Is the international law deaf or selective?
What is a humanitarian crisis? Who gets to define it?
Do you hear the weary and teary pleas of asylum seekers from Sudan? Or you couldn’t care less about that crazy war? Who gets to rank wars? This one is smart, sophisticated and beautiful; that one is dull, primitive and ugly.
Oh, this one is not Super League material; it’s not global; it’s African!
How is the coverage of vulnerable Sudanese women, old people and children who are harassed by dins, disease, hunger, anger and war?
Is there appetite for covering such poor suffering? What suffering is not poor?
Who defines and sponsors it? Who gets to grant refuge statuses or repatriate seekers?
Will they ever be legally recognized
as refugees?
Don’t they deserve legal protection and material assistance?
The majority are in the thick of things; they are stuck and silenced in a sickening, loud, lousy, selfish, and seemingly endless war.
Others have left their own country because
they were in danger for political reasons. They have been forced to leave their country for safety reasons.

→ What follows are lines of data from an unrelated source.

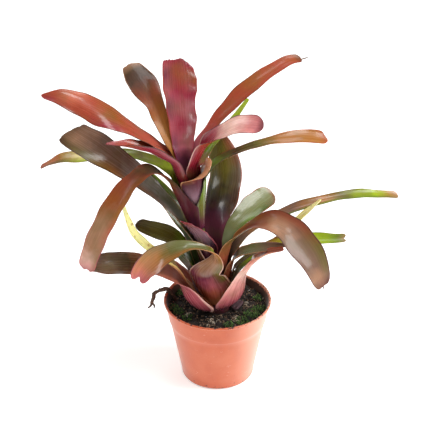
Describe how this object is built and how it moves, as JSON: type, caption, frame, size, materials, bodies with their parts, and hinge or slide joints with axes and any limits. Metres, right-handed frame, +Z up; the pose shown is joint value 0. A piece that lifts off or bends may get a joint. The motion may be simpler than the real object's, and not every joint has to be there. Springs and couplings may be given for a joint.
{
  "type": "potted bromeliad",
  "caption": "Two-tiered bromeliad with arching strap leaves in red, bronze and green, growing in a tapered terracotta-coloured nursery pot.",
  "frame": {"origin": "middle of the pot's foot, on the surface that the pot stands on", "axes": "+Z up, +X to the right and -Y towards the viewer of the picture; the stem leans towards -X"},
  "size_m": [0.4026, 0.2376, 0.3686],
  "materials": {
    "pot_plastic": "satin",
    "potting_soil": "matte",
    "stem_skin": "matte",
    "dry_root_bark": "matte",
    "lower_leaf": "gloss",
    "upper_leaf": "gloss"
  },
  "bodies": {
    "root": {"pot": "pot_plastic", "soil": "potting_soil", "stem": "stem_skin", "dry_root": "dry_root_bark", "lower_leaf_left_low": "lower_leaf", "lower_leaf_right_sheath": "lower_leaf", "lower_leaf_left_withered": "lower_leaf", "lower_leaf_back_small": "lower_leaf", "lower_leaf_right_withered": "lower_leaf", "lower_leaf_front_arched": "lower_leaf", "lower_leaf_right_notched": "lower_leaf", "lower_leaf_back_low": "lower_leaf", "lower_leaf_right_narrow": "lower_leaf", "lower_leaf_left_dark": "lower_leaf", "lower_leaf_right_long": "lower_leaf", "lower_leaf_left_green": "lower_leaf", "lower_leaf_right_drooping": "lower_leaf", "lower_leaf_back_right": "lower_leaf", "lower_leaf_left_cut": "lower_leaf", "lower_leaf_back_upright": "lower_leaf", "lower_leaf_centre": "lower_leaf", "upper_leaf_left_drooping": "upper_leaf", "upper_leaf_right_ochre": "upper_leaf", "upper_leaf_left_green": "upper_leaf", "upper_leaf_front_collar": "upper_leaf", "upper_leaf_back": "upper_leaf", "upper_leaf_right_green": "upper_leaf", "upper_leaf_left_folded": "upper_leaf", "upper_leaf_right_pink": "upper_leaf", "upper_leaf_left_red": "upper_leaf", "upper_leaf_right_long": "upper_leaf", "upper_leaf_back_ochre": "upper_leaf", "upper_leaf_top_plum": "upper_leaf"}
  },
  "joints": []
}
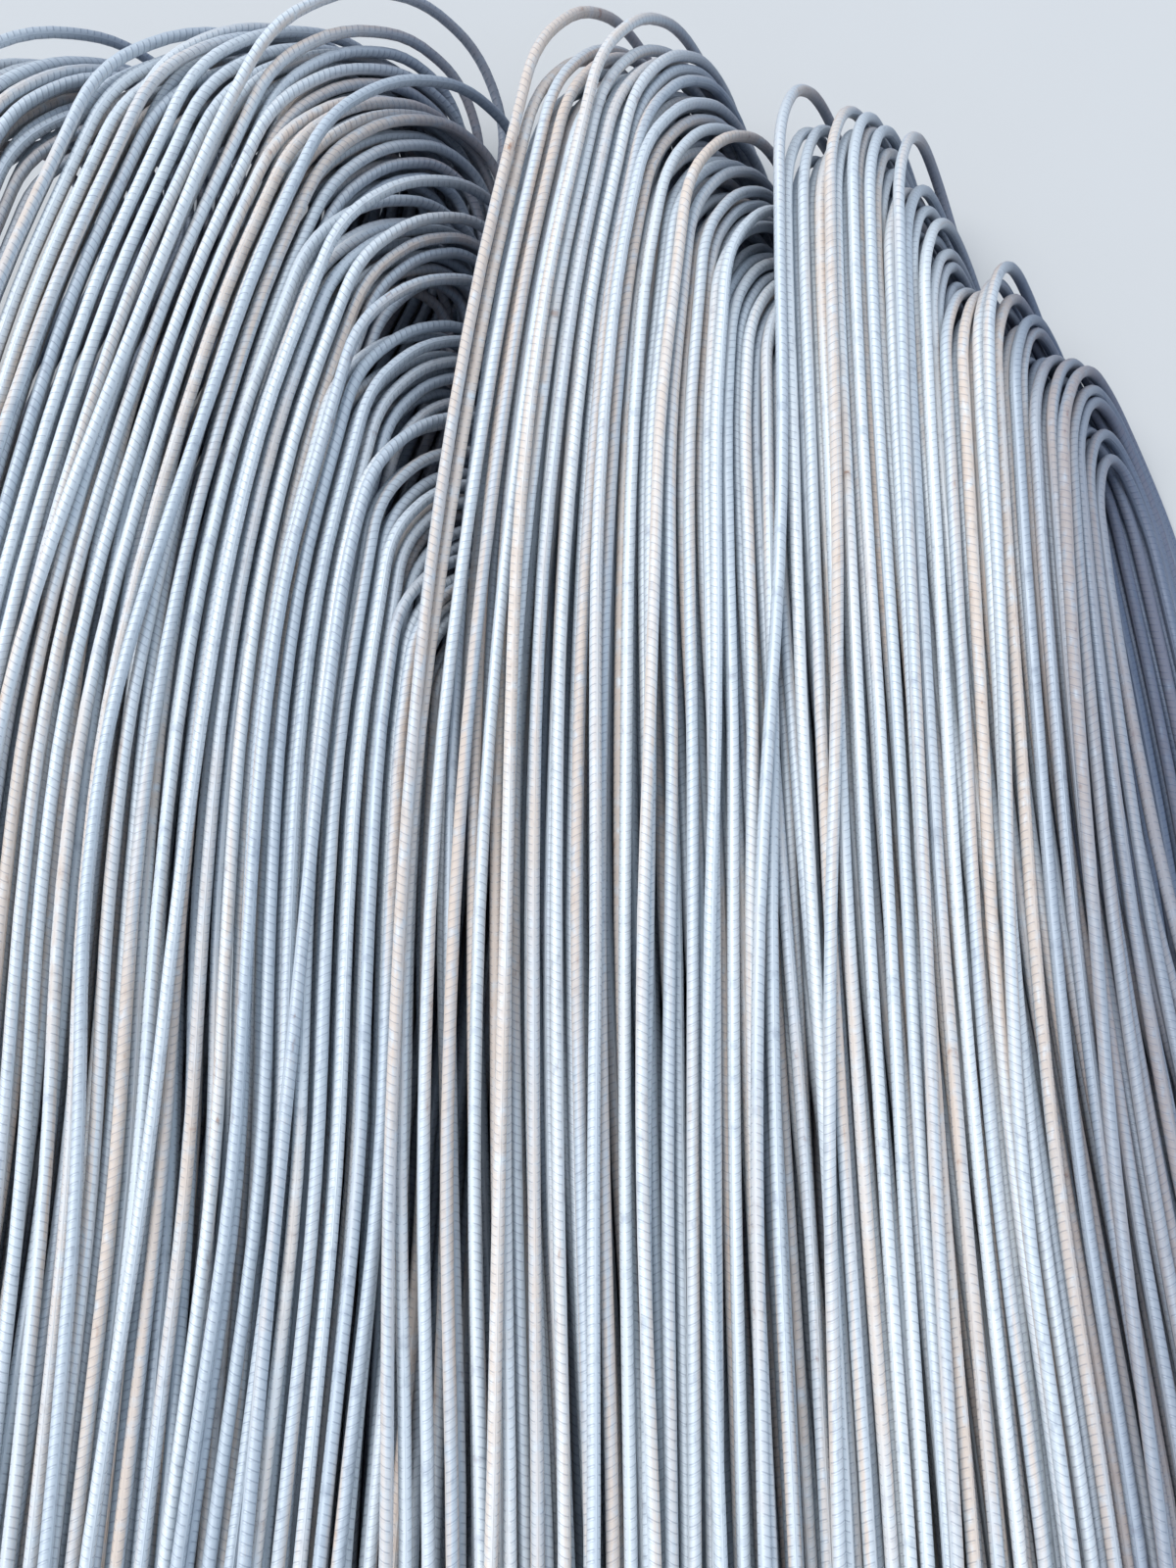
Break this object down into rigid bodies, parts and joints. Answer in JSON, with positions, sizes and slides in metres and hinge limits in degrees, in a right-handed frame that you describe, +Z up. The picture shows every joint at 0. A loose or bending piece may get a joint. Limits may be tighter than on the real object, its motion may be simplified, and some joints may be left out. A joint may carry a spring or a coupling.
{
  "type": "heap of hairpin-bent reinforcing bars",
  "caption": "Heap of ribbed steel reinforcing bars, each bent double into a long hairpin, in overlapping bundles with staggered bends at one end and cut ends at the other.",
  "frame": {"origin": "on the ground, under the middle of the heap's outline", "axes": "+Y along the bars towards their bends, +X to the right of someone who looks along +Y, +Z up"},
  "size_m": [1.86, 6.8386, 0.2682],
  "materials": {
    "bar_steel": "hot-rolled mill scale, pale bluish grey with a thin tan rust bloom in places"
  },
  "bodies": {
    "root": {"far_left_bundle_layer_1": "bar_steel", "far_left_bundle_layer_2": "bar_steel", "far_left_bundle_layer_3": "bar_steel", "far_left_bundle_layer_4": "bar_steel", "far_left_bundle_stray_bars": "bar_steel", "left_bundle_layer_1": "bar_steel", "left_bundle_layer_2": "bar_steel", "left_bundle_layer_3": "bar_steel", "left_bundle_layer_4": "bar_steel", "left_bundle_stray_bars": "bar_steel", "middle_bundle_layer_1": "bar_steel", "middle_bundle_layer_2": "bar_steel", "middle_bundle_layer_3": "bar_steel", "middle_bundle_layer_4": "bar_steel", "middle_bundle_stray_bars": "bar_steel", "right_bundle_layer_1": "bar_steel", "right_bundle_layer_2": "bar_steel", "right_bundle_layer_3": "bar_steel", "right_bundle_layer_4": "bar_steel", "right_bundle_stray_bars": "bar_steel"}
  },
  "joints": []
}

There is a well-founded fear of being persecuted for reasons of religion, region or membership
of a particular social or political group.
You are the international law, the local newspaper organization, the faith-based coalition, the radio and TV station: will you highlight their plight, or will you continue to say that’s another normal African incident, and focus on ‘global’ war stories from far?
You are a passionate poet, author, reporter and the question is: will your writing pad and pen give them sanctuary, publicity
or protection, or will you continue to move with the world’s ‘wise’ whirlwinds?